Three noteworthy updates since your Mar 19 drop: (1) SPLADE‑Code introduces learned‑sparse retrievers tailored for code, reporting state‑of‑the‑art code retrieval under 1B params with sub‑ms inverted‑index latency; (2) SuperKMeans claims 4–7× faster k‑means (CPU) and up to 4× (GPU) vs FAISS/cuVS for vector index training while matching centroid quality; (3) GraphER proposes graph‑based enrichment and reranking that plugs into standard vector stores (no KG needed) to lift multi‑hop/fragmented‑evidence RAG.

SPLADE‑Code: learned‑sparse retrieval purpose‑built for code

Key facts and current state of the topic
- Code search is still dominated by dense retrievers; LSR (e.g., SPLADE) is attractive for CPU‑friendly inverted‑index serving but underexplored for code.
Important context and background information
- Code has long tokens, multilingual identifiers, and domain drift—challenges for both sparsity and latency budgets in production systems.
Recent developments or changes
- New work introduces SPLADE‑Code (600M–8B), reporting 75.4 MTEB‑Code under 1B params and 79.0 at 8B, and showing sub‑millisecond query latency on 1M‑passage indices.
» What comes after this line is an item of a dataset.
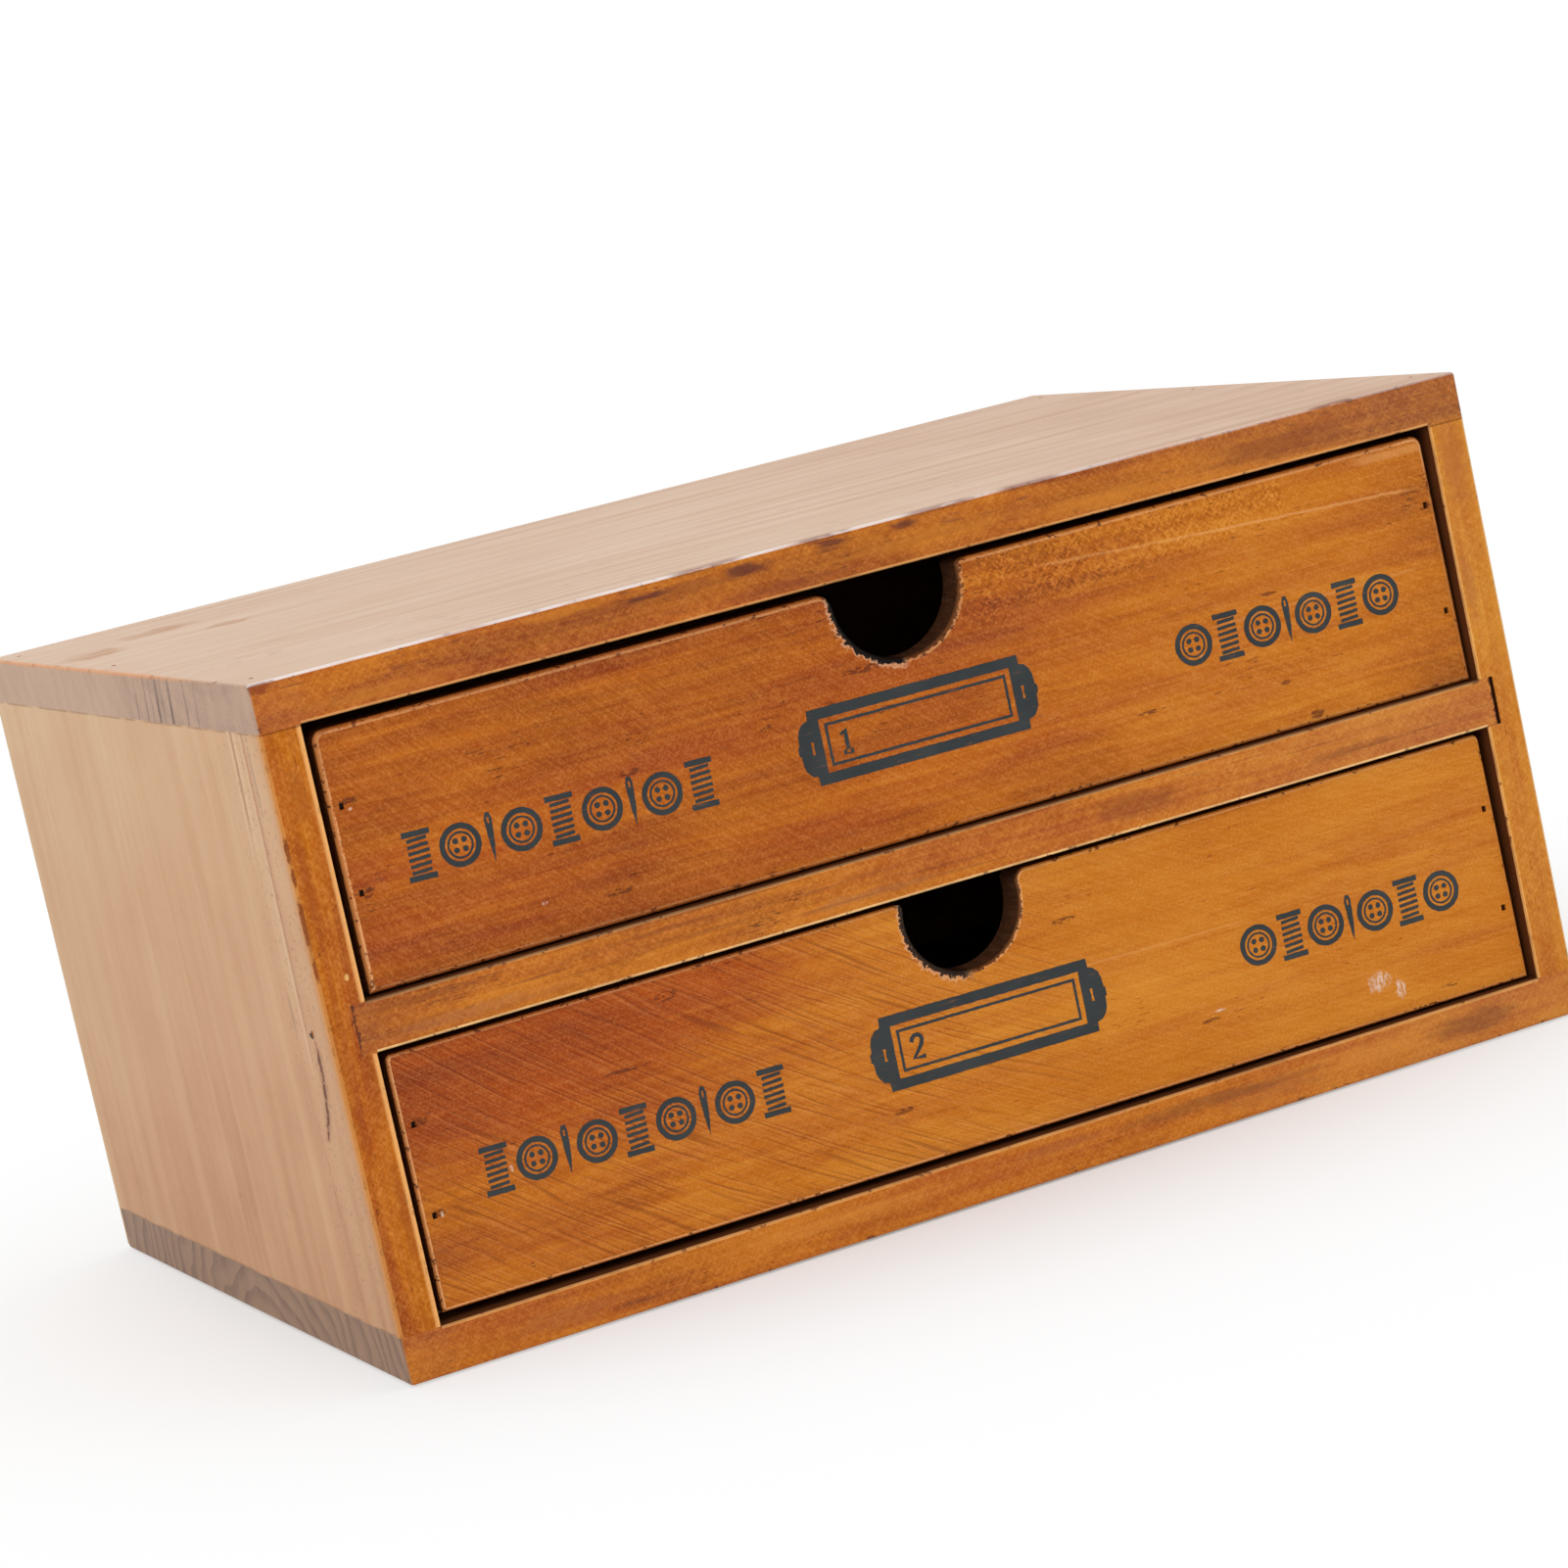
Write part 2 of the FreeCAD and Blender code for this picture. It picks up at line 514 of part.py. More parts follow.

If you maintain lexical/LSR tiers for developer or policy/code assets, this is a strong candidate to A/B against dense baselines. (arxiv.org)
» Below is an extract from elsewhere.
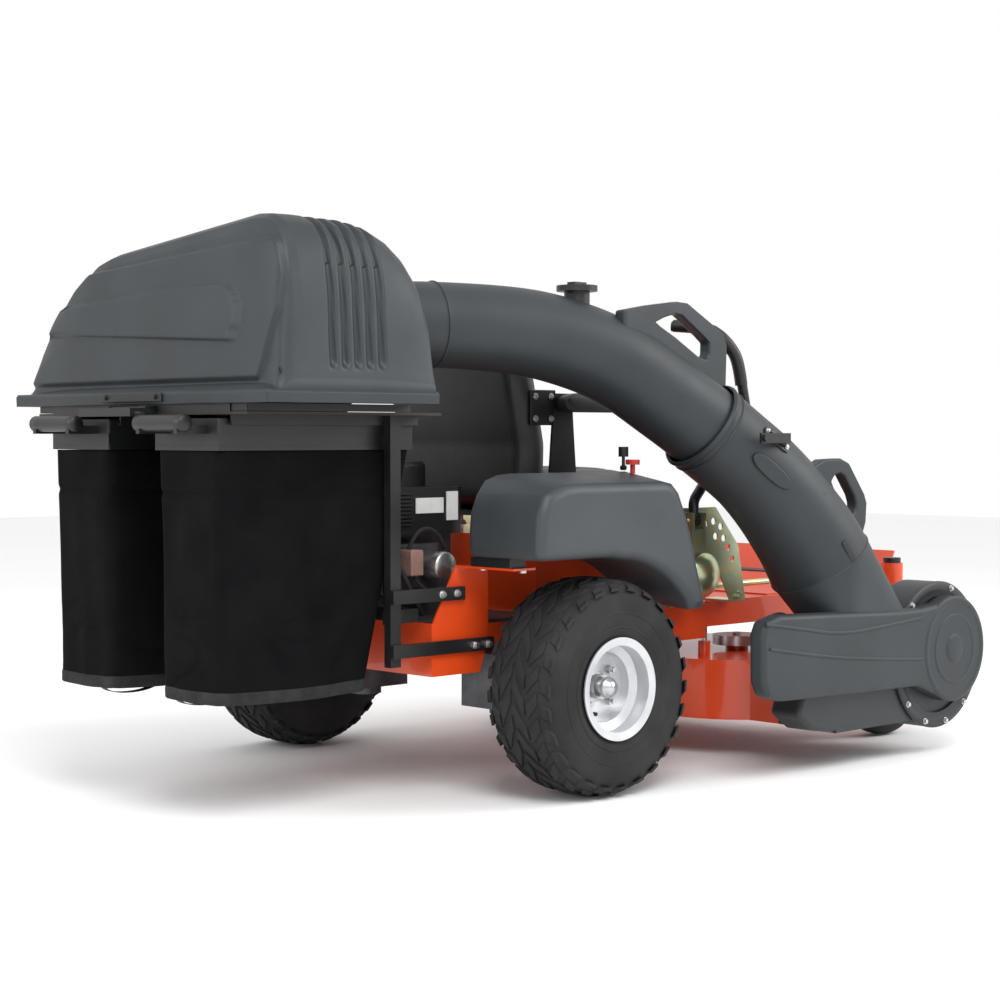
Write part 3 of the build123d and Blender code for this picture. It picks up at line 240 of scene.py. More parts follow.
paint(both("_rear_rim") + both("_caster_rim"), RIM)
paint(both("_wheel_hub") + ["chassis_bolts"], BRIGHT)
paint(both("_frame_rail") + ["rear_guard", "front_beam", "foot_pan", "seat_deck", "deck_shell"], RED)
paint(both("_caster_fork") + both("_lap_bar") + ["bagger_frame", "cross_tie", "seat_frame", "lift_pedal",
    "parking_brake_lever"], STEEL_BLACK)
paint(both("_lever_pivot") + ["lever_brackets"], ZINC)
paint(both("_blade") + ["impeller"], BRIGHT)
paint(["engine_block", "transaxles", "muffler"], METAL)
paint(["engine_shroud", "hood_base", "chute_inlet_panel", "throttle_lever", "fuel_cap", "chute_latch",
    "sight_plug", "lid_latch"] + both("_bag_rim"), BLACK)
paint(["blower_housing"], BOOT)
paint(["pto_knob"], KNOB_RED)
paint(both("_armrest") + ["seat_cushion", "seat_back"], VINYL)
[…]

SuperKMeans: faster k‑means for building vector indexes

Key facts and current state of the topic
- K‑means underpins IVF‑style partitioning and many quantizers; build time at billion scale often gates freshness and reindexing SLAs.
Important context and background information
- FAISS and cuVS are common baselines for centroid training; faster clustering directly accelerates IVF/RQ/PQ index builds.
Recent developments or changes
- “SuperKMeans” reports up to 7× faster CPU clustering than FAISS/Scikit‑Learn and up to 4× faster GPU clustering vs cuVS, with comparable centroid quality on vector‑search tasks. Consider evaluating as a drop‑in for IVF/RQ codebook training to shorten index‑build windows. (arxiv.org)
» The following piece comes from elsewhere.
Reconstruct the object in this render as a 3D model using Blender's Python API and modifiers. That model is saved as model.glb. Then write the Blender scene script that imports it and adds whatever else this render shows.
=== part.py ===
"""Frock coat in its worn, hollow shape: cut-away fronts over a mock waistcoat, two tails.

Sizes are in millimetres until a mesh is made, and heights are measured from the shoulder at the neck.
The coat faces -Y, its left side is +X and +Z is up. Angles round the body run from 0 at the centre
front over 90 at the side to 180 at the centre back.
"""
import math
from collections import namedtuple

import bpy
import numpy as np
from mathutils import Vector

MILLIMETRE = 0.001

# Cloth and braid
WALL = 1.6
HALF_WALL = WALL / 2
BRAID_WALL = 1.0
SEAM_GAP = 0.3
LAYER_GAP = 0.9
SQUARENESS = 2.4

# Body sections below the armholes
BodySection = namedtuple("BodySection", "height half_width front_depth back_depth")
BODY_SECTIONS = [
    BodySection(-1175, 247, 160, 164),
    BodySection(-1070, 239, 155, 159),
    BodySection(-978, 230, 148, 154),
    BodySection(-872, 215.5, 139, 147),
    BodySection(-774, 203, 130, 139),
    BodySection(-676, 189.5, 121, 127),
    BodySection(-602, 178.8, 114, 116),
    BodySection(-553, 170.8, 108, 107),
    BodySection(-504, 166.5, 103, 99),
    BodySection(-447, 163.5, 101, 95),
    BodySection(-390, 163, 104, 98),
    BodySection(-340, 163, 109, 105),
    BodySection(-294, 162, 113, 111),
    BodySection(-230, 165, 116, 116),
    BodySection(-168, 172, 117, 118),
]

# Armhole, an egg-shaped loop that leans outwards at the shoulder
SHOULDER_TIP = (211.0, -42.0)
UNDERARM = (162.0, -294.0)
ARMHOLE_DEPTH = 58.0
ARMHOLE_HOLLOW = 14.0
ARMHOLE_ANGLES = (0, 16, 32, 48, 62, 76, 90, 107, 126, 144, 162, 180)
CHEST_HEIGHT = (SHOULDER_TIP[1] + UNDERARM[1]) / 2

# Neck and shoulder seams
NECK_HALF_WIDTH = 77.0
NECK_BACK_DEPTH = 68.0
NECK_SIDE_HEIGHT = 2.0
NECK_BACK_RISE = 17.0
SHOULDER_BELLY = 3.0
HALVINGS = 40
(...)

GraphER: graph‑based enrichment and reranking that fits standard vector stores

Key facts and current state of the topic
- RAG on complex questions often needs evidence aggregation beyond nearest neighbors; heavy knowledge‑graph builds are costly and brittle.
Important context and background information
- Prior graph‑augmented RAG improves multi‑hop QA but typically requires curated KGs or bespoke indices that complicate ops.
Recent developments or changes
- GraphER proposes offline object‑level enrichment and lightweight graph‑style reranking at query time, without requiring a KG and remaining retriever‑agnostic; authors report gains across multiple retrieval benchmarks with negligible latency overhead. Useful for multi‑hop/fragmented‑signal queries without replatforming your candidate store. (arxiv.org)